=== GOAL OF THE EXERCISE ===
Lines holding the string "JSON" are the ones to copy from this listing.

=== TASK DATA ===
::::::::::

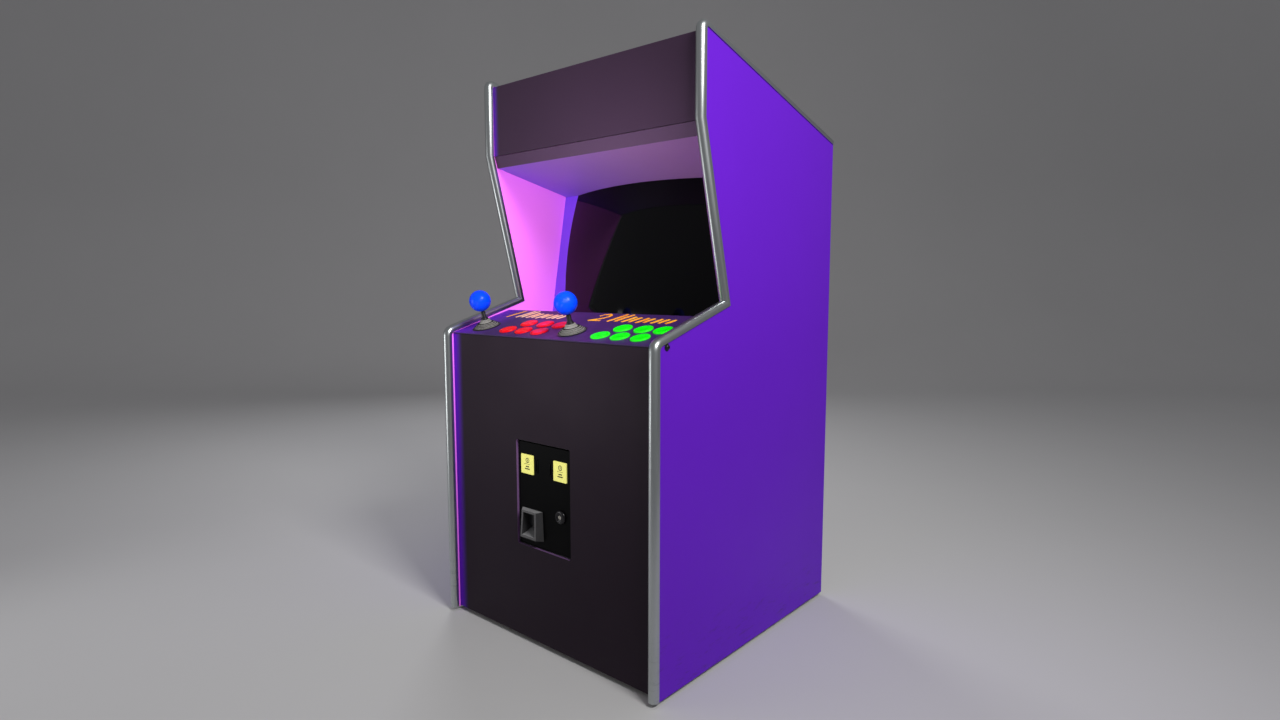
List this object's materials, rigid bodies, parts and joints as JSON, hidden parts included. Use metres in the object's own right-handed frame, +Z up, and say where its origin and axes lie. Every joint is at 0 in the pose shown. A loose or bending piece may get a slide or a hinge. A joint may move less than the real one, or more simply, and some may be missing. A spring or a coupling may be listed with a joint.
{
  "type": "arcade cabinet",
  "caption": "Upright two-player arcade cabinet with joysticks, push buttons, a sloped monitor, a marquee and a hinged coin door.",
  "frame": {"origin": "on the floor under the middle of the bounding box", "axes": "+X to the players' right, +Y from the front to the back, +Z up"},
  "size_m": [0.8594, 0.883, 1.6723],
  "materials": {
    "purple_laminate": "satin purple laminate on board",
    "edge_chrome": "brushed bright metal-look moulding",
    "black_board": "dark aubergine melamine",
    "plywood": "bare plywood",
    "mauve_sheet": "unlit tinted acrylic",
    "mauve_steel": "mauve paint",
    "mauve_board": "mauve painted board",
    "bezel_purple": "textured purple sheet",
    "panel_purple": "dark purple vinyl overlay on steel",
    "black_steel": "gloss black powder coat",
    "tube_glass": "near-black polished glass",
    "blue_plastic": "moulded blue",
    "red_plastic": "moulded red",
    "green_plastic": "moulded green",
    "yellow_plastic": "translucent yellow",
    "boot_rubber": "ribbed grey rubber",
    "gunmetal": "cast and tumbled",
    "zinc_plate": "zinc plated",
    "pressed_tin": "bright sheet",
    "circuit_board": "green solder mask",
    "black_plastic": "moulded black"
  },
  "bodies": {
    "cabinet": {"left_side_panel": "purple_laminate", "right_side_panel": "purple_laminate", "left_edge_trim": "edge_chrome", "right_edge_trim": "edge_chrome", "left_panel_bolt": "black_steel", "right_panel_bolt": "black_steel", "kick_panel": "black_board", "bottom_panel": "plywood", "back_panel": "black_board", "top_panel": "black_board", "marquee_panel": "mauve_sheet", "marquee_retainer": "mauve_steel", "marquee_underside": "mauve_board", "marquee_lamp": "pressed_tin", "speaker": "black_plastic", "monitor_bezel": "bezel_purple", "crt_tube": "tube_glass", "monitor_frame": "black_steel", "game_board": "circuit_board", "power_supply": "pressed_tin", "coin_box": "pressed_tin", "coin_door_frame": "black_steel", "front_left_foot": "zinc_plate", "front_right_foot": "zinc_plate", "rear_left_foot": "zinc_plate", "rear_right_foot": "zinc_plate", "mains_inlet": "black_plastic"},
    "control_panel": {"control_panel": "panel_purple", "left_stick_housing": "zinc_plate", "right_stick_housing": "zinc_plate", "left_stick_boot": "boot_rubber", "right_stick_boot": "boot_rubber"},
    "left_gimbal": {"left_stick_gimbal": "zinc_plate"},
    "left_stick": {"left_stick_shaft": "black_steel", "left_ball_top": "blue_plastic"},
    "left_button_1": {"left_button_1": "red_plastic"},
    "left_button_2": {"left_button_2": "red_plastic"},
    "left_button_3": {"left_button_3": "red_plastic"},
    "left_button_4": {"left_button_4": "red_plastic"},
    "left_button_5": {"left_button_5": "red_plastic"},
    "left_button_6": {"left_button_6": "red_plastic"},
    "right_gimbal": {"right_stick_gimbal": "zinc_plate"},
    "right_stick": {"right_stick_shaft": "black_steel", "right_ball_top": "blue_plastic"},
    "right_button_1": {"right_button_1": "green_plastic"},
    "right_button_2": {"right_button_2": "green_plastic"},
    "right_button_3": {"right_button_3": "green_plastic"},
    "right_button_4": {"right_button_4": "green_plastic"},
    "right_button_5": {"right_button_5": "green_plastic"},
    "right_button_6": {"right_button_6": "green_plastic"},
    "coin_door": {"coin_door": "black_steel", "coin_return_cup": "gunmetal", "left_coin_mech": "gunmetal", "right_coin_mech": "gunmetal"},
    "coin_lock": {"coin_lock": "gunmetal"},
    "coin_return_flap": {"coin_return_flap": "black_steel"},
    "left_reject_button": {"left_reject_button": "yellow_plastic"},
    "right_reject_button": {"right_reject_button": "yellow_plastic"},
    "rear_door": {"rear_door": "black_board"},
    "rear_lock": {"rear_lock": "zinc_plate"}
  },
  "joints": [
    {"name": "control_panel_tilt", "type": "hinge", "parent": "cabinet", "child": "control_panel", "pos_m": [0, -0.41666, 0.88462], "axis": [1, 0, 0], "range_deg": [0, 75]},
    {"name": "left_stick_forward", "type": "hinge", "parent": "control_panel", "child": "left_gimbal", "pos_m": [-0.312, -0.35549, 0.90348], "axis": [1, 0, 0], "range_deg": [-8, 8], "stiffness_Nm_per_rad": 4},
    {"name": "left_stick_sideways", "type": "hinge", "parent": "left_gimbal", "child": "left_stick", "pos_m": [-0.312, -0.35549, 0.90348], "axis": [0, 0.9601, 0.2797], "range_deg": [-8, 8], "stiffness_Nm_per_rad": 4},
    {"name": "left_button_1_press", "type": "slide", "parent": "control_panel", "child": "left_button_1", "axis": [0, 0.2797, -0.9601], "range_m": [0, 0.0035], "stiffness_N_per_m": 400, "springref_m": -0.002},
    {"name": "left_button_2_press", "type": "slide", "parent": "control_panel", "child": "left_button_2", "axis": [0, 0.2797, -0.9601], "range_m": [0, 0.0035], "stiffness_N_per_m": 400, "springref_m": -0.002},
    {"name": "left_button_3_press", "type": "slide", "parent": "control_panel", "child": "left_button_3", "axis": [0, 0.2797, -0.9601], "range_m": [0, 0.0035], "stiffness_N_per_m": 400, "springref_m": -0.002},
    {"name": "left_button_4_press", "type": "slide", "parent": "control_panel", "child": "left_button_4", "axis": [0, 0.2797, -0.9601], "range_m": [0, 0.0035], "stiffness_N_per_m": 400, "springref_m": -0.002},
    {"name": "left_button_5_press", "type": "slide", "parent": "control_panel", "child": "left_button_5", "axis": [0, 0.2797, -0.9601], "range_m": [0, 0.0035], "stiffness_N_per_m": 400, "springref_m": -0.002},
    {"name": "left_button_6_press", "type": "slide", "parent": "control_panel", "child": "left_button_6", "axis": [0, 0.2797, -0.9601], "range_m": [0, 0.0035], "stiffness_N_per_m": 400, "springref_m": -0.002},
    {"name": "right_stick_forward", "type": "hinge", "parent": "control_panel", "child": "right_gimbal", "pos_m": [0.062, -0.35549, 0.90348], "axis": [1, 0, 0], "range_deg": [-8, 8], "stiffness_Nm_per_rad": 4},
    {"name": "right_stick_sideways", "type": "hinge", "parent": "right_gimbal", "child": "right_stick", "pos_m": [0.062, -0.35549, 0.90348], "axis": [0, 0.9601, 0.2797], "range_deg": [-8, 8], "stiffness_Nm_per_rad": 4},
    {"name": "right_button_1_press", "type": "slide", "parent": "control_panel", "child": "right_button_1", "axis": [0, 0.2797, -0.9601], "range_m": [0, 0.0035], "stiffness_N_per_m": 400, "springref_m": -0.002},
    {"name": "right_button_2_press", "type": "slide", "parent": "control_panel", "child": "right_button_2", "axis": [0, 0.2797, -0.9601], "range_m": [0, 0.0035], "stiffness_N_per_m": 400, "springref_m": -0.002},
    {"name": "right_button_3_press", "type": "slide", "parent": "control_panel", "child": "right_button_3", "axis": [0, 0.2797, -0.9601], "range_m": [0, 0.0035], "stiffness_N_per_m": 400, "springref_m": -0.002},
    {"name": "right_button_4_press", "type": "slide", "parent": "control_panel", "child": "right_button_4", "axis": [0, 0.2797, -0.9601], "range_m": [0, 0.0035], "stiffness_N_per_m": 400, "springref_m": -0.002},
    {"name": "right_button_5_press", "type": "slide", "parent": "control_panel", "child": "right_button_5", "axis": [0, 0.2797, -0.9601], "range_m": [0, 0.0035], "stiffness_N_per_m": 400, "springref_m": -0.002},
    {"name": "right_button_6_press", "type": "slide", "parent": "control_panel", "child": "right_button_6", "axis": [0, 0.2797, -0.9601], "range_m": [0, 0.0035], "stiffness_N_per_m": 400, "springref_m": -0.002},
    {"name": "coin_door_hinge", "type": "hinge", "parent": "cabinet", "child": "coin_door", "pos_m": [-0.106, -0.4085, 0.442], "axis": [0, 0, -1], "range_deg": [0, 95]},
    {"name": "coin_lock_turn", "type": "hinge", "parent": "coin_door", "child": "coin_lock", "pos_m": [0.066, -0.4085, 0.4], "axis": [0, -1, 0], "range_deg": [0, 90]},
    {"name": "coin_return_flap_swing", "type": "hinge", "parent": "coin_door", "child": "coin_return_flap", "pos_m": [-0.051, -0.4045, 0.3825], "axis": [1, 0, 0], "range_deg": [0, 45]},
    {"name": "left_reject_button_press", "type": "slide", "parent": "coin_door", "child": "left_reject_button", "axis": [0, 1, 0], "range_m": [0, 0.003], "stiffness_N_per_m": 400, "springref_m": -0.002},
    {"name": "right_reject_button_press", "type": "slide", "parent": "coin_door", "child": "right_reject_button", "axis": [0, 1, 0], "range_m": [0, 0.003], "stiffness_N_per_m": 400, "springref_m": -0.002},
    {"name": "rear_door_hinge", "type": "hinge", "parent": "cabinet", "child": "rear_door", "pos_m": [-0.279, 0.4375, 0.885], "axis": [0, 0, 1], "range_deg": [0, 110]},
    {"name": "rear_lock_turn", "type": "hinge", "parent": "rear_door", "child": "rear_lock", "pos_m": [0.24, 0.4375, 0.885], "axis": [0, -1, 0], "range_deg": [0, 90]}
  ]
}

::::::::::

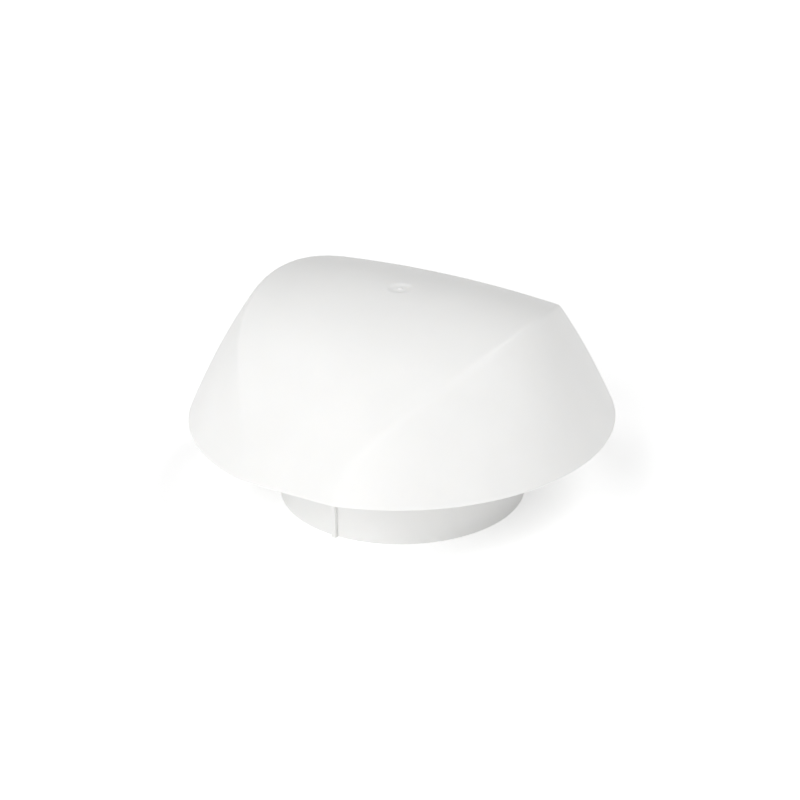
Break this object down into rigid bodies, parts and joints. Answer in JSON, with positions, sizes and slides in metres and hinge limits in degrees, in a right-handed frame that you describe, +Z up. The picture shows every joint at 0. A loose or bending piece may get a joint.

::::::::::

=== THE OUTPUT ===
List this object's materials, rigid bodies, parts and joints as JSON, hidden parts included. Use metres in the object's own right-handed frame, +Z up, and say where its origin and axes lie. Every joint is at 0 in the pose shown. A loose or bending piece may get a slide or a hinge. A joint may move less than the real one, or more simply, and some may be missing. A spring or a coupling may be listed with a joint.
Break this object down into rigid bodies, parts and joints. Answer in JSON, with positions, sizes and slides in metres and hinge limits in degrees, in a right-handed frame that you describe, +Z up. The picture shows every joint at 0. A loose or bending piece may get a joint.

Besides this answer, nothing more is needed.